Okay, well maybe I crawled under my computer desk and sucked my thumb for a day or two every time I got one but other than that I was fine.
Just before the next year’s conference, Cathy Marie Hake told me she wanted to pitch my name to write a book as part of a three book series set in historical Alaska. I worked on a proposal and talked on the phone with Cathy a lot before the 2005 conference.
Every year at the conference the acquiring editor for Heartsong Presents gives a contract to an unpublished author. I was so hopeful! I knew there was a chance it could be me. The Heartsong editor said someone else’s name and there’s only one, so okay, I’ve been rejected before. I kind of expect it. And then she said, “And this year we’re giving two contracts to first time authors. We’re offering a contract to Mary Connealy.” I get chills saying that! It was a wonderful, thrilling shocking moment. I had to go up and get the contract, in front of 350 other writers, all clapping. A great, great moment in my life.
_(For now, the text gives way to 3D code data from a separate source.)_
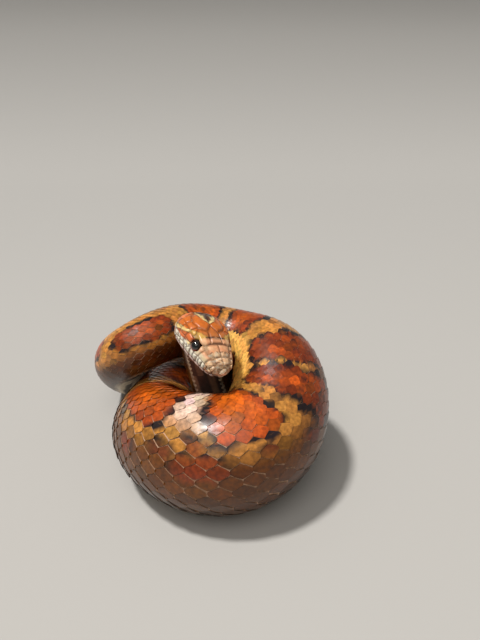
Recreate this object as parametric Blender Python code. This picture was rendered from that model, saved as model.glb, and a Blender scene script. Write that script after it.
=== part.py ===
"""Corn snake at rest in a coiled pile, life size: head, eyes, neck, body lengths and tail."""

import math

import bmesh
import bpy
import numpy as np

for old in list(bpy.data.objects):
    bpy.data.objects.remove(old, do_unlink=True)

# Driving dimensions in millimetres; MM turns them into metres.
MM = 0.001
SNOUT_START = 0.6
HEAD_END = 33.0
NECK_END = 76.0
TAIL_SHARE = 0.15
BODY_LENGTHS = 10
NODE_GAP = 0.3
BODY_SIDES = 22
RING_STEP = 4.0
BELLY_FLATNESS = 0.95
FLOOR_SINK = 0.6
STRAND_CLEARANCE = 1.6
BEND_LIMIT = 0.8
WIDEST_HALF = 22.7
BELLY_PLATE_HALF_ANGLE = 42.0
BELLY_PLATE_LENGTH = 5.6
BELLY_PLATE_RISE = 0.5
BELLY_STEP_RUN = 0.35
EYE_RADIUS = 2.35
EYE_ALONG = 12.5
EYE_SIDE = 6.3
EYE_HEIGHT = 1.5
SOCKET_CLEARANCE = 0.3

# Places the middle of the body passes, snout to tail tip: x, y, z, thickness there, and how firmly
# it is held. A z of 0 stands for lying on the floor.
ROUTE = [
    (3.6, -2, 51, 12.8, 1), (1, 5.8, 52.6, 16, 1), (-1.8, 13.4, 54.2, 18, 1), (-4.6, 21, 55.6, 18.8, 1),
    (-7.4, 28.6, 56.6, 18.4, 1), (-9.4, 35, 53.4, 17.6, 0.6), (-8.2, 38.2, 45, 17.2, 0.3), (-3, 35.6, 35, 17.2, 0.2),
    (1.5, 32.2, 24.5, 17.3, 0.2), (5, 33, 12, 17.6, 0.2), (8, 41, 0, 18.2, 0.2), (14, 51, 0, 19, 0.1),
    (23, 59, 0, 20.5, 0.1), (28, 69, 0, 22.5, 0.1), (29, 76, 0, 25, 0.1), (19, 80, 0, 27.3, 0.1),
    (8, 79, 0, 29.3, 0.1), (-2, 72, 0, 30.8, 0.1), (-9, 61, 0, 31.6, 0.3), (-16, 50, 0, 32, 0.5),
    (-22, 38, 5, 32.4, 0.6), (-25, 26, 14, 34, 0.6), (-23, 12, 19, 38.5, 1),
    (-15.8, -0.4, 20.4, 42, 1), (-4, -8, 20.7, 45, 1), (8.5, -8.6, 20.7, 45.4, 1),
    (19.5, -1.8, 23.4, 44, 1), (26, 11.5, 29.3, 41.5, 1), (27, 25, 36, 38.5, 1), (19, 36, 41, 34, 1),
    (9, 45, 37.5, 30, 0.6), (-3, 53, 32, 27.5, 0.5), (-13, 50, 34, 26, 0.8), (-22, 39, 42, 24.5, 1),
    (-30.5, 32.5, 43, 23.8, 1), (-36, 40, 38.5, 23.3, 1), (-38, 51, 29, 23, 1),
    (-39, 63, 16, 22.8, 1), (-40.5, 75, 0, 22.8, 0.8), (-42, 87, 0, 22.8, 0.4), (-37, 98, 0, 22.7, 0.1),
    (-25, 107, 0, 22.4, 0.1), (-10, 109, 0, 21.8, 0.1), (12, 108, 0, 21, 0.1), (32, 105, 0, 19.8, 0.1),
    (45, 95, 0, 18.6, 0.1), (49, 80, 0, 17.4, 0.1), (49, 65, 0, 15.8, 0.1), (46, 50, 0, 13.8, 0.1),
    (41, 37, 0, 11.4, 0.1), (34, 26, 0, 8.8, 0.1), (26, 18, 0, 6.4, 0.1), (18, 14, 0, 4.6, 0.1),
    (10, 13, 0, 3.2, 0.1), (2, 15, 0, 2, 0.1),
]
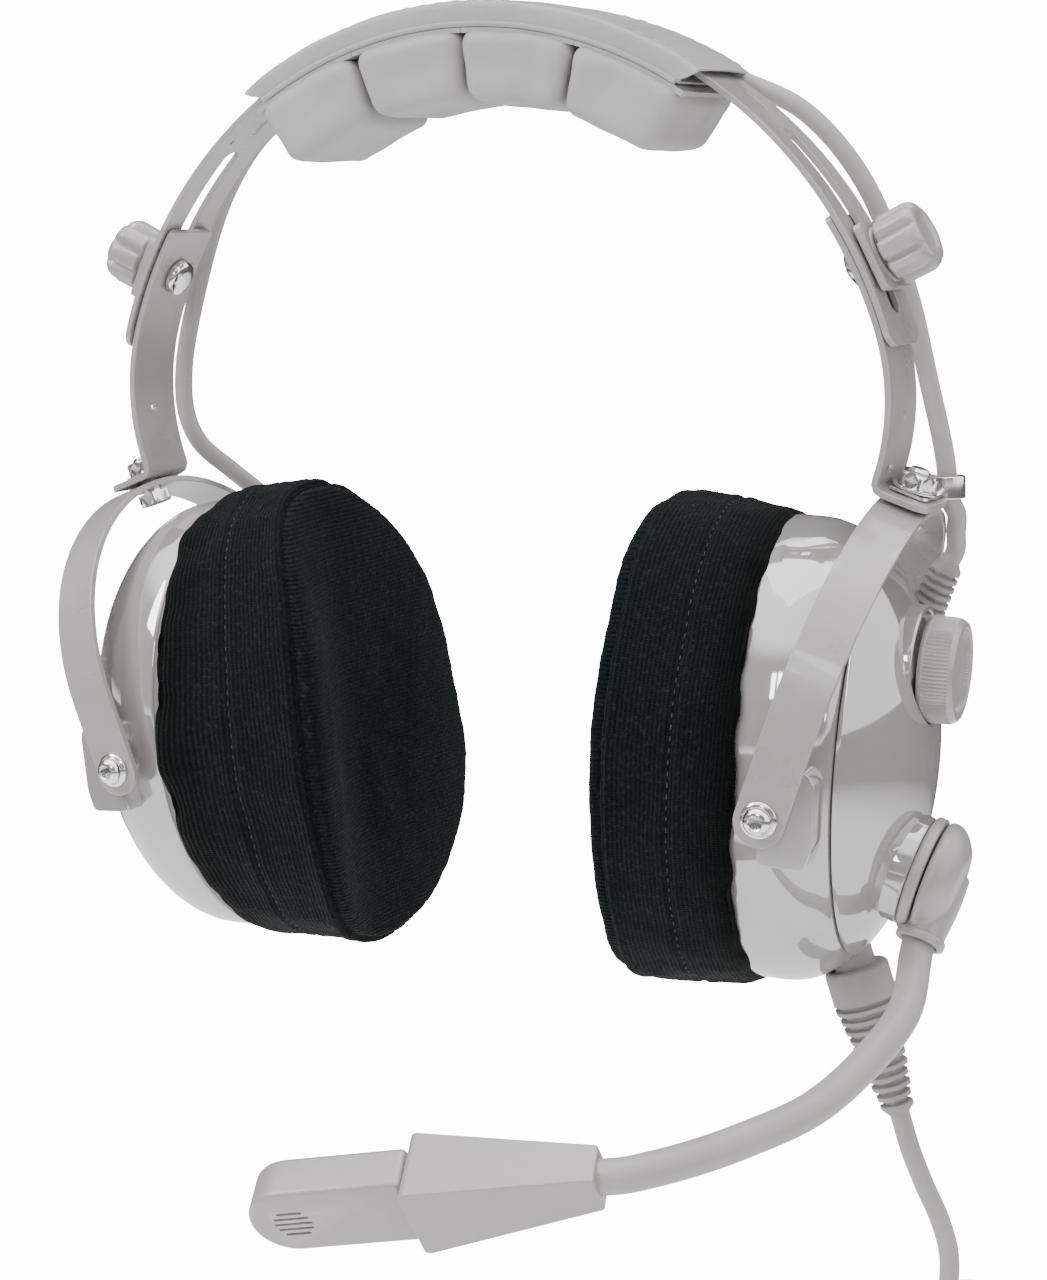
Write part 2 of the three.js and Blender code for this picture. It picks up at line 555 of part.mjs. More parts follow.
const [rightLead, rightTip] = bootMouth(right);
const rightMid = [106, 19.6, 57.8];
add(headset, 'right_cable_upper', tube([coverMouth, [71.5, 14.4, 150], [85, 15.8, 134.4],
  [95.4, 16.4, 109.5], [100.6, 16.4, 88], [103.6, 16.9, 74], [104.55, 17, 67.5],
  [clipAt[0], clipAt[1], clipAt[2] + 0.4]], CROSS.radius, CROSS.sides, 20), rubber);
add(headset, 'right_cable_middle', tube([[clipAt[0], clipAt[1], clipAt[2] - 0.4], [104.7, 17.3, 62.4],
  [105.3, 18.3, 60.2], rightMid], CROSS.radius, CROSS.sides, 5), rubber);
add(headset, 'right_cable_lower', tube([step(rightMid, rightLead, 0.12), step(rightMid, rightLead, 0.5),
  rightLead, rightTip], CROSS.radius, CROSS.sides, 5), rubber);

const [leftLead, leftTip] = bootMouth(left);
const leftClip = [-98.6, 14.4, 79];
const leftMid = [-95.2, 15, 71.5];
add(headset, 'left_cable_upper', tube([[-coverMouth[0], coverMouth[1], coverMouth[2]], [-71.5, 14.4, 150],
  [-85, 15.8, 134.4], [-95.4, 16.4, 109.5], [-99.6, 15.4, 90], leftClip],
CROSS.radius, CROSS.sides, 16), rubber);
add(headset, 'left_cable_middle', tube([step(leftClip, leftMid, 0.12), leftMid],
  CROSS.radius, CROSS.sides, 2), rubber);
add(headset, 'left_cable_lower', tube([step(leftMid, leftLead, 0.36), step(leftMid, leftLead, 0.5),
  leftLead, leftTip], CROSS.radius, CROSS.sides, 5), rubber);

// Clip under the right nut. It holds the cable beside the tab.
const clipFrame = frameIn(headset, clipAt);
const ring = cut(rodZ(4.2, -2.5, 2.5, 14), rodZ(3.2, -4, 4, 14));
const lugSeat = tabHeight + ARM.thick / 2 + GAP;
const clipLug = cut(box(-4, 5.5, -4, 14, lugSeat, lugSeat + 0.8), rodZ(BOLT.hole, 0, 90, 12))
  .rotateY(ARM.lean * DEG).translate(pivotX - clipAt[0], -clipAt[1], -clipAt[2]);
const clipLoop = cut(clipLug, rodZ(3.6, -8, 8, 14));
add(clipFrame, 'right_cable_clip', join(ring, clipLoop), chrome);

// Cord: boot, hanging run, tied coil and plug.
const cordFrame = frameIn(right.cup, CORD_EXIT.at, 'XYZ', [0, CORD_EXIT.turn, 0]);
add(cordFrame, 'cord_boot', boot(4.9, 7.6, 3.3, 33, 6).translate(9, 0, 0), rubber);
const cordStart = worldPoint(cordFrame, [42 + GAP, 0, 0]);
const cordNext = worldPoint(cordFrame, [51, 0, 0]);
const HANG = [105.2, 17];
const COIL_CENTRE = [HANG[0], HANG[1] + 4.75, -166];
const coilPoint = (out, across, up) => [
  COIL_CENTRE[0] + out, COIL_CENTRE[1] + across, COIL_CENTRE[2] + up];
add(headset, 'cord_run', tube([cordStart, cordNext, [101, 9.5, -100], [103.6, 13.5, -110], [105, 16, -119],
  [...HANG, -127.6], coilPoint(0, -7.6, 36.2)], CORD.radius, CORD.sides, 10), rubber);

const bundleSection = [[-1, -0.7], [-0.7, -1], [0.7, -1], [1, -0.7], [1, 0.7], [0.7, 1], [-0.7, 1], [-1, 0.7],
  [-1, -0.7]].map(([across, up]) => [COIL.turnRadius + COIL.bundle * across, COIL.bundle * up]);
add(headset, 'cord_coil', oval(bundleSection, 24, 1).translate(...COIL_CENTRE), rubber);

const tailOut = COIL.bundle + GAP + CORD.radius;
add(headset, 'cord_tail', tube([coilPoint(tailOut, -26.6, 11), coilPoint(tailOut + 0.6, -27.6, 5),
  coilPoint(13, -28, -3), coilPoint(14.6, -28, -12)], CORD.radius, CORD.sides, 5), rubber);
const plug = oval([[0, 0], [3.4, 0], [6.4, 12], [6.6, 44], [3.5, 44.3], [3.5, 66], [2.6, 68], [3.2, 71],
  [0, 74.5]], 14, 1).rotateY(Math.PI / 2).translate(...coilPoint(14.9, -28, -12.7));
add(headset, 'cord_plug', plug, satin);

export default headset;
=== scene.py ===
# Two-way radio headset: sprung headband, two stirrup-hung ear cups in knitted covers, boom microphone.
import math

import bmesh
import bpy
from mathutils import Euler, Matrix, Vector, noise
from mathutils.geometry import delaunay_2d_cdt


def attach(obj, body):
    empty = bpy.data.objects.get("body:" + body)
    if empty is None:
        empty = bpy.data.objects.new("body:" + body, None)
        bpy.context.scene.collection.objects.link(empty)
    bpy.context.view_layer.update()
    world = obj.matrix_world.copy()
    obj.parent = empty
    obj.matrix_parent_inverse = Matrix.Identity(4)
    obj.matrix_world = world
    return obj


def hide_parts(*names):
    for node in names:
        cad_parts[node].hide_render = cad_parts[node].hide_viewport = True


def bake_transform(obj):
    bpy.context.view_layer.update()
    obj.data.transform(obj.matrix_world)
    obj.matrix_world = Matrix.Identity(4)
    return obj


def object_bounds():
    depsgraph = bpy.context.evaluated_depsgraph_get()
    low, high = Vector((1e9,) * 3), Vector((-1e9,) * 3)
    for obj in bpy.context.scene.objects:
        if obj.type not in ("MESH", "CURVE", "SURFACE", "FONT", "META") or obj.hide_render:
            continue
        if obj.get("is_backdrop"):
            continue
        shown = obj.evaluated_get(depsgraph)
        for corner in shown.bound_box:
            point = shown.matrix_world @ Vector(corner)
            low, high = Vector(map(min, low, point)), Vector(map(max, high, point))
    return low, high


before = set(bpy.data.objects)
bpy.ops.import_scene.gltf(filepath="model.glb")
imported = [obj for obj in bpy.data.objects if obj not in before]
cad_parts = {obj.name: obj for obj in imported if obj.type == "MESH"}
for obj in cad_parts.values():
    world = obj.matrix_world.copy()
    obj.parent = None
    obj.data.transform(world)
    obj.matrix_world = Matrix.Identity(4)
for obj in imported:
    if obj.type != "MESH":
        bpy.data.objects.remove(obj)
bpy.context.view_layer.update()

scene = bpy.context.scene
TAU = 2 * math.pi


# ---- places -----------------------------------------------------------------------------------
# Shapes are drawn in millimetres in their own frames, then placed in metres.

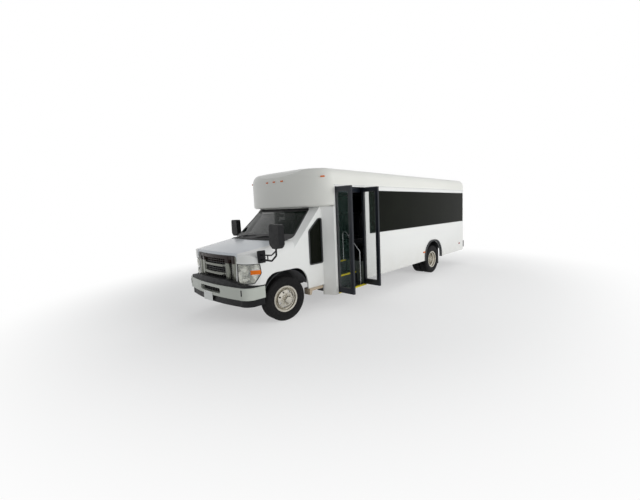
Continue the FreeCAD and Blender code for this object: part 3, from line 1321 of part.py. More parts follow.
os.makedirs("parts", exist_ok=True)
for name, make in PIECES.items():
    shape = make()
    shape.exportStep("parts/" + name + ".step")
    size = shape.BoundBox
    print(f"{name:20s} solids {len(shape.Solids)} valid {shape.isValid()} volume {shape.Volume / 1e6:9.2f} l "
          f"x {size.XMin:7.0f} {size.XMax:7.0f} y {size.YMin:7.0f} {size.YMax:7.0f} z {size.ZMin:6.0f} {size.ZMax:6.0f}")
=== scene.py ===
import math

import bmesh
import bpy
from mathutils import Matrix, Vector


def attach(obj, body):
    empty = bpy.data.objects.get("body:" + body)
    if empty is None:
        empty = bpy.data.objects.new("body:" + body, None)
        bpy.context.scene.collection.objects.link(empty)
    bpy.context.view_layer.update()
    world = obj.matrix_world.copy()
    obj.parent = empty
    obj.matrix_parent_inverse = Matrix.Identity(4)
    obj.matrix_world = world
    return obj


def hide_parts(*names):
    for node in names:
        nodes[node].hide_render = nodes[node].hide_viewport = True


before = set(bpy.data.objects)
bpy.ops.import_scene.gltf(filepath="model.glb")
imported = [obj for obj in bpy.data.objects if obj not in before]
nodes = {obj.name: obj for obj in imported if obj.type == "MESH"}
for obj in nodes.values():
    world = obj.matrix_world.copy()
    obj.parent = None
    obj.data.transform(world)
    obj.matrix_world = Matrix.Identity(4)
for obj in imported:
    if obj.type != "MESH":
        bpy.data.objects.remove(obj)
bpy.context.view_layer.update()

# Sizes shared with the solids, in metres
FRONT_AXLE_X = 3.085
REAR_AXLE_X = -1.741
TYRE_R = 0.372
FRONT_HUB_Y = 0.8815
REAR_TYRE_Y = (0.861, 1.115)
KINGPIN_Y = 0.740
STEER_AT_REST = math.radians(-6.5)
BODY_HALF = 1.219
CAB_HALF = 1.0
DOOR_REAR_X = 1.220
DOOR_FRONT_X = 2.075
REAR_WALL_X = -3.887

# Bowed fronts: X in the middle, X at the edge, and the edge's distance from the middle
NOSE_ARC = (3.845, 3.785, 0.640)
BUMPER_ARC = (3.945, 3.868, 0.800)
HOOD_REAR_ARC = (3.140, 2.985, 0.830)
SCREEN_FOOT_ARC = (3.057, 2.847, 0.914)
SCREEN_HEAD_ARC = (2.402, 2.274, 0.802)

AXES = {"x": Vector((1, 0, 0)), "y": Vector((0, 1, 0)), "z": Vector((0, 0, 1))}
MERGE_DISTANCE = 1e-6
INNER_CORNER_SHARE = 0.6


# Shapes

def joined(*parts):
    """Puts several bmeshes into the first one."""
    whole = parts[0]
    for part in parts[1:]:
        carrier = bpy.data.meshes.new("carrier")
        part.to_mesh(carrier)
        part.free()
        whole.from_mesh(carrier)
        bpy.data.meshes.remove(carrier)
    return whole


def copied(part):
    return part.copy()


def placed(part, matrix):
    bmesh.ops.transform(part, matrix=matrix, verts=part.verts)
    if matrix.determinant() < 0:
        bmesh.ops.reverse_faces(part, faces=part.faces)
    return part


def moved(part, x, y, z):
    return placed(part, Matrix.Translation((x, y, z)))


def mirrored(part):
    return placed(part, Matrix.Diagonal((1, -1, 1, 1)))


def both_sides(part):
    return joined(part, mirrored(copied(part)))


def soften(part, width, steps=2):
    sharp = [edge for edge in part.edges if edge.is_manifold and edge.calc_face_angle() > 0.5]
    bmesh.ops.bevel(part, geom=sharp, offset=width, segments=steps, profile=0.5, affect="EDGES", material=-1,
                    clamp_overlap=True)
    return part


def block(low, high, edge=0.0, steps=2):
    low, high = Vector(low), Vector(high)
    part = bmesh.new()
    bmesh.ops.create_cube(part, size=1, matrix=Matrix.Translation((low + high) / 2)
                          @ Matrix.Diagonal((*(high - low), 1)))
    return soften(part, edge, steps) if edge else part


def pushed(part, faces, way):
    """Grows faces into a closed body along a vector."""
    grown = bmesh.ops.extrude_face_region(part, geom=faces)["geom"]
    bmesh.ops.translate(part, verts=[item for item in grown if isinstance(item, bmesh.types.BMVert)], vec=way)
    bmesh.ops.recalc_face_normals(part, faces=part.faces)
    return part


def spot_at(axis, place, a, b):
    """A point at a place along an axis; a and b are its other two coordinates, in order."""
    spot = [a, b]
    spot.insert("xyz".index(axis), place)
    return spot


def prism(outline, low, high, across="z", edge=0.0, steps=2):
    """An outline pushed out along an axis; its points are the two coordinates that the axis leaves."""
    part = bmesh.new()
    face = part.faces.new([part.verts.new(spot_at(across, low, a, b)) for a, b in outline])
    pushed(part, [face], AXES[across] * (high - low))
    return soften(part, edge, steps) if edge else part


def rectangle(a_low, b_low, a_high, b_high):
    return [(a_low, b_low), (a_high, b_low), (a_high, b_high), (a_low, b_high)]


def corner_of(outline, i):
    """A corner of an outline, with the directions to the corners before and after it."""
    here = Vector(outline[i])
    back = (Vector(outline[i - 1]) - here).normalized()
    ahead = (Vector(outline[(i + 1) % len(outline)]) - here).normalized()
    return here, back, ahead


def rounded(outline, radius, steps=4):
    """The outline with its corners rounded off."""
    points = []
    for i in range(len(outline)):
        here, back, ahead = corner_of(outline, i)
        for k in range(steps + 1):
            t = k / steps
            points.append(tuple(here + back * radius * (1 - t) ** 2 + ahead * radius * t ** 2))
    return points


def ring_between(outer, inner, low, high, across="x"):
    """A rim between two outlines of the same number of points."""
    part = bmesh.new()
    loops = []
    for outline in (outer, inner):
        verts = [part.verts.new(spot_at(across, low, a, b)) for a, b in outline]
        loops.append([part.edges.new(pair) for pair in zip(verts, verts[1:] + verts[:1])])
    bmesh.ops.bridge_loops(part, edges=loops[0] + loops[1])
    return pushed(part, part.faces[:], AXES[across] * (high - low))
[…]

I have since gotten eighteen more contracts from Barbour, nine of which are already written or I’d have never been able to make a commitment like that. And you might say I owe it all to that one little article featuring Cheryl St.John—well, that and writing non-stop for ten years. That helped, too.
ORDER PETTICOAT RANCH THROUGH AMAZON:
Note from Cheryl:
I'd love to take credit, but I think the ten years of hard work is what took you to where you dreamed of being. I was just one of the catalysts to show you it could be done. But you, like, REALLY got it done. Your story is amazing. Thanks for sharing with the readers.